■ Data excerpt:

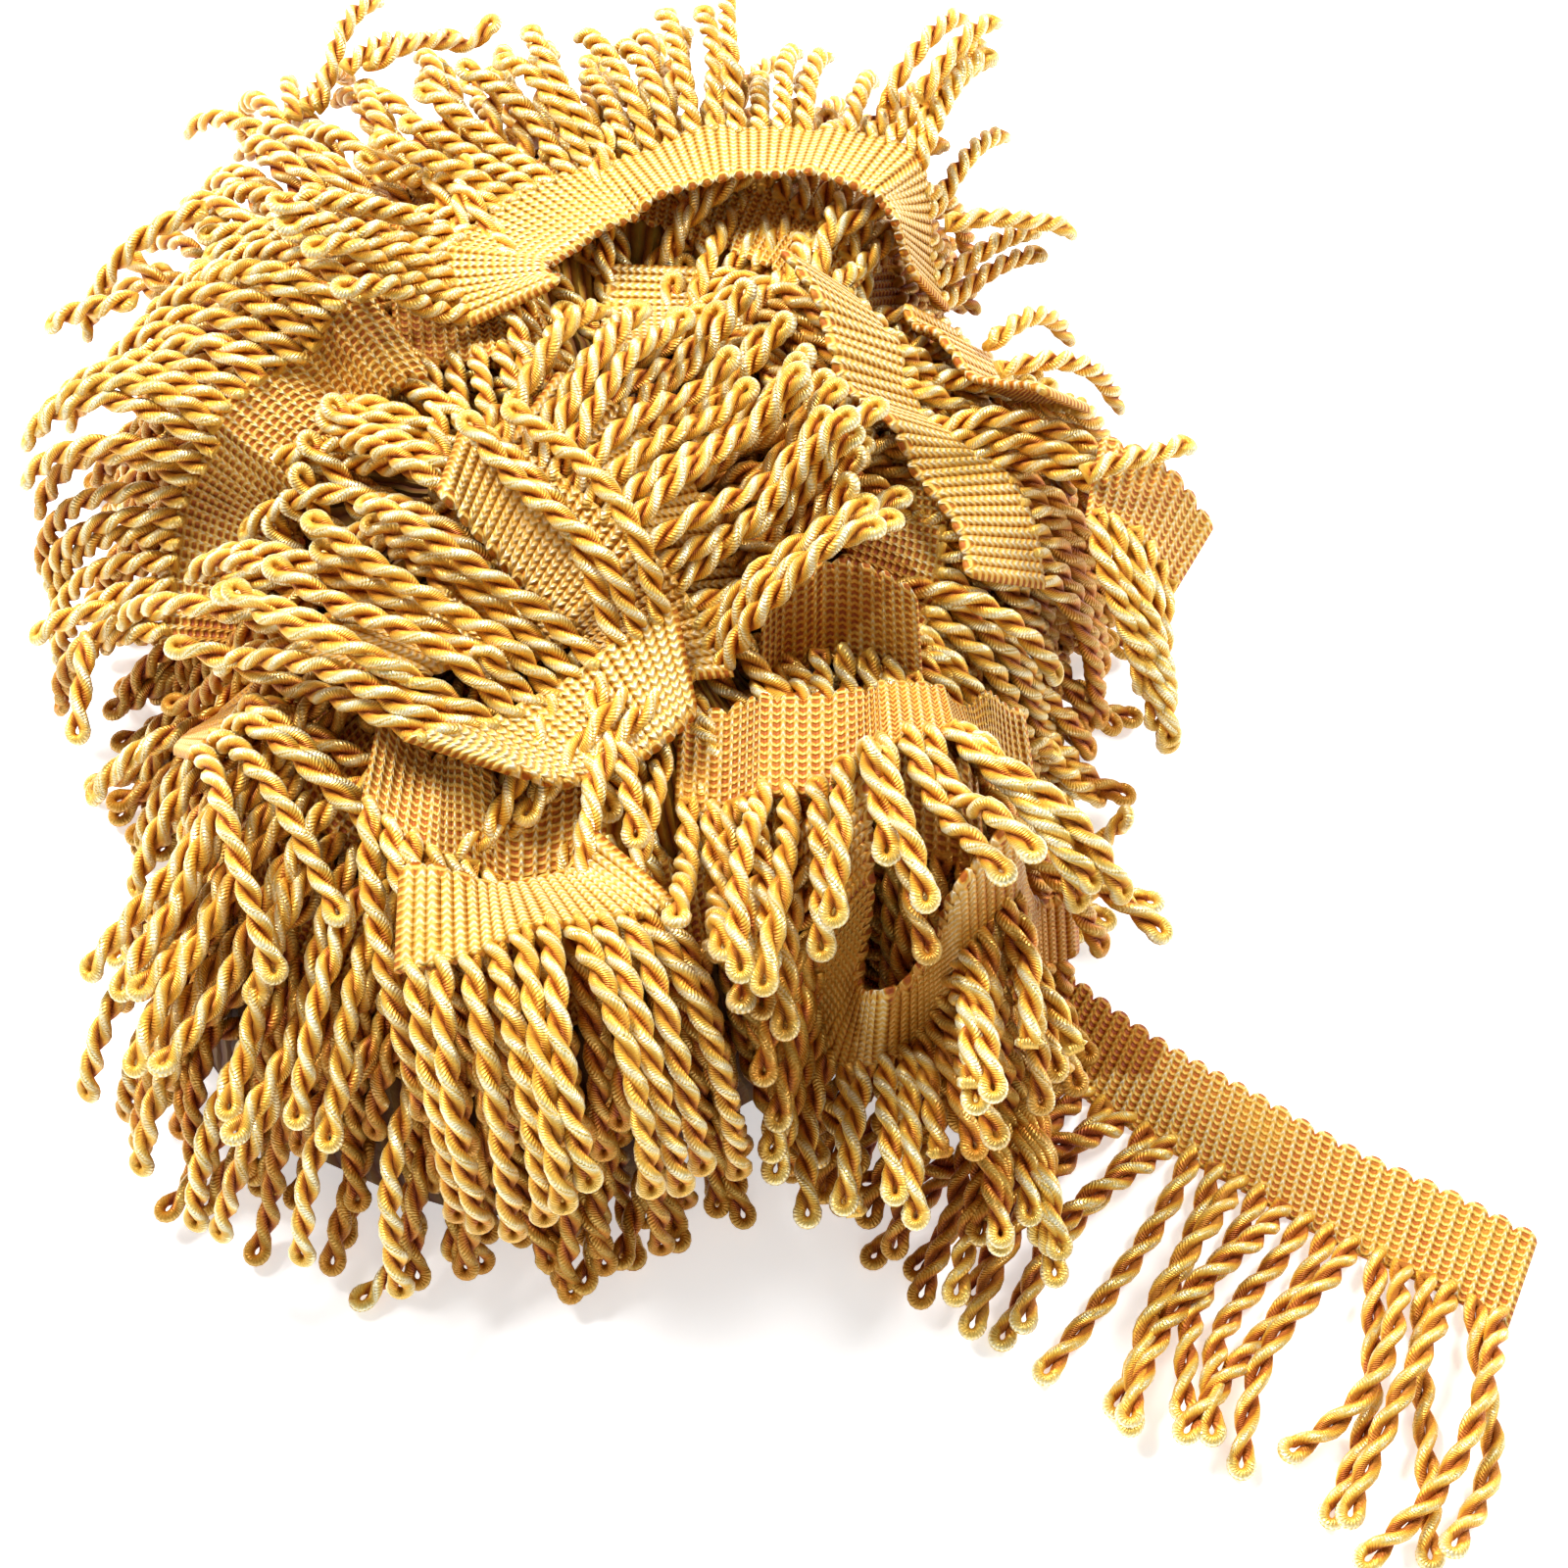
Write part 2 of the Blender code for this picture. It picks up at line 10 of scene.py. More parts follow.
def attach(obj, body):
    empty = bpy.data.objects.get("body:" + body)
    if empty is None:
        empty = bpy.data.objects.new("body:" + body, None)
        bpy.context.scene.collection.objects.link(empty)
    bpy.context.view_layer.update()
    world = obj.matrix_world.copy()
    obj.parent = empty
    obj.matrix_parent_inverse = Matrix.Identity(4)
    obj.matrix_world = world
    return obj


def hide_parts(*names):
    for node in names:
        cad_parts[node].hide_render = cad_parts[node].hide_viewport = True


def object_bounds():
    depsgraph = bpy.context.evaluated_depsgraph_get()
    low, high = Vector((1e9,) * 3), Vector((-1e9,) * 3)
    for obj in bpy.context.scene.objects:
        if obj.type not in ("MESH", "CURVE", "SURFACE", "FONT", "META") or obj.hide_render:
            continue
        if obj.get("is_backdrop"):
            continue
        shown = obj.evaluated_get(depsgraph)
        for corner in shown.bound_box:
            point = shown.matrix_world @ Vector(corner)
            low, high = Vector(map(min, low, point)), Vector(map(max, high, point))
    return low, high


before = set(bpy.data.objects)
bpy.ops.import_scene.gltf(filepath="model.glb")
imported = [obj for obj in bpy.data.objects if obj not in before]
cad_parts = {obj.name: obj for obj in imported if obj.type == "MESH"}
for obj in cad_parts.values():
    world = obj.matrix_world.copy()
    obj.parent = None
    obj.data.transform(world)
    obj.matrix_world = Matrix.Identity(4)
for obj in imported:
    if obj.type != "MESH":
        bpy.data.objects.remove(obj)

■ The problem: Repeat the listing in full, keeping every line exactly as it is.

■ Solution for this exercise:
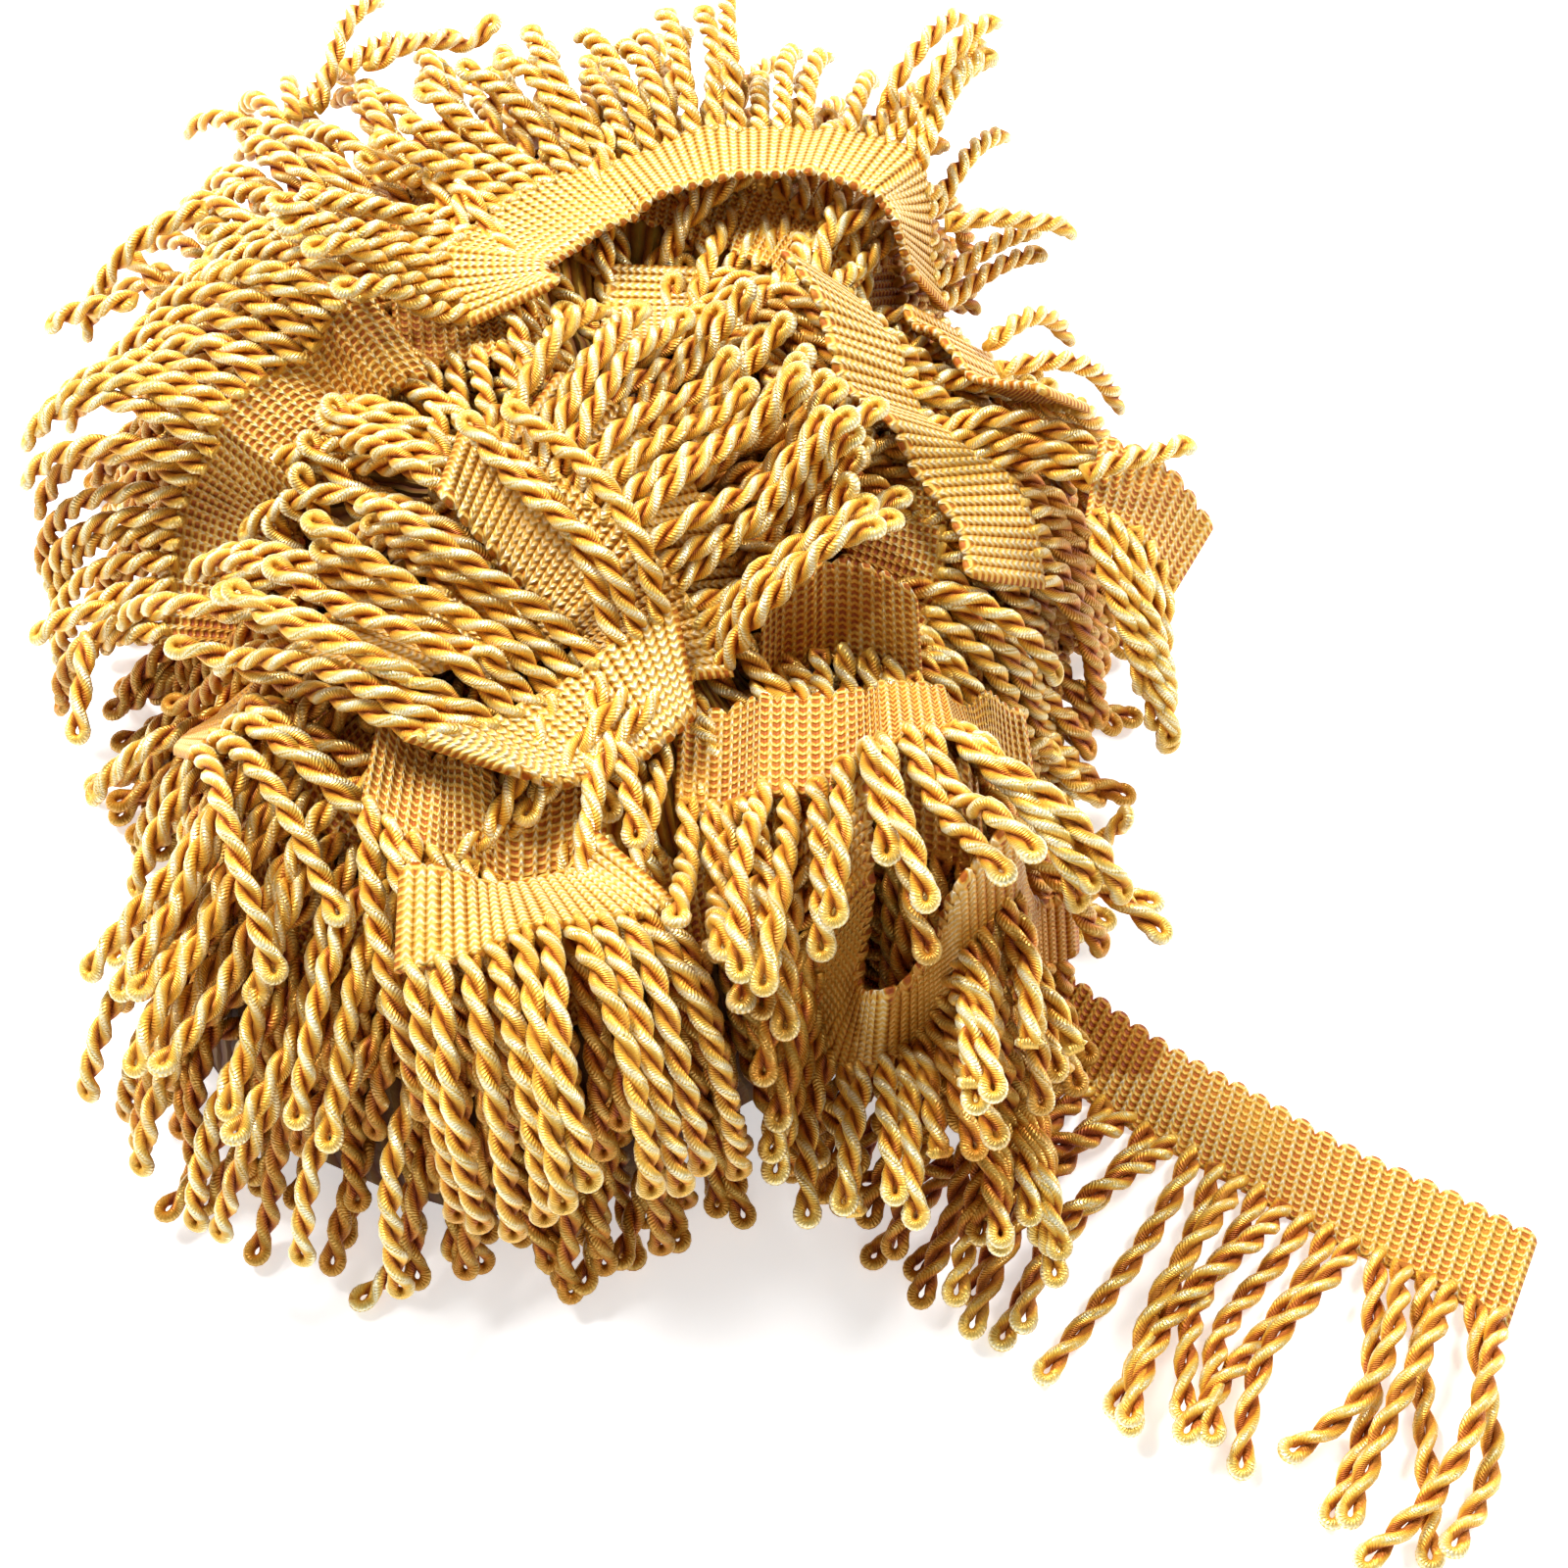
Write part 2 of the Blender code for this picture. It picks up at line 10 of scene.py. More parts follow.
def attach(obj, body):
    empty = bpy.data.objects.get("body:" + body)
    if empty is None:
        empty = bpy.data.objects.new("body:" + body, None)
        bpy.context.scene.collection.objects.link(empty)
    bpy.context.view_layer.update()
    world = obj.matrix_world.copy()
    obj.parent = empty
    obj.matrix_parent_inverse = Matrix.Identity(4)
    obj.matrix_world = world
    return obj


def hide_parts(*names):
    for node in names:
        cad_parts[node].hide_render = cad_parts[node].hide_viewport = True


def object_bounds():
    depsgraph = bpy.context.evaluated_depsgraph_get()
    low, high = Vector((1e9,) * 3), Vector((-1e9,) * 3)
    for obj in bpy.context.scene.objects:
        if obj.type not in ("MESH", "CURVE", "SURFACE", "FONT", "META") or obj.hide_render:
            continue
        if obj.get("is_backdrop"):
            continue
        shown = obj.evaluated_get(depsgraph)
        for corner in shown.bound_box:
            point = shown.matrix_world @ Vector(corner)
            low, high = Vector(map(min, low, point)), Vector(map(max, high, point))
    return low, high


before = set(bpy.data.objects)
bpy.ops.import_scene.gltf(filepath="model.glb")
imported = [obj for obj in bpy.data.objects if obj not in before]
cad_parts = {obj.name: obj for obj in imported if obj.type == "MESH"}
for obj in cad_parts.values():
    world = obj.matrix_world.copy()
    obj.parent = None
    obj.data.transform(world)
    obj.matrix_world = Matrix.Identity(4)
for obj in imported:
    if obj.type != "MESH":
        bpy.data.objects.remove(obj)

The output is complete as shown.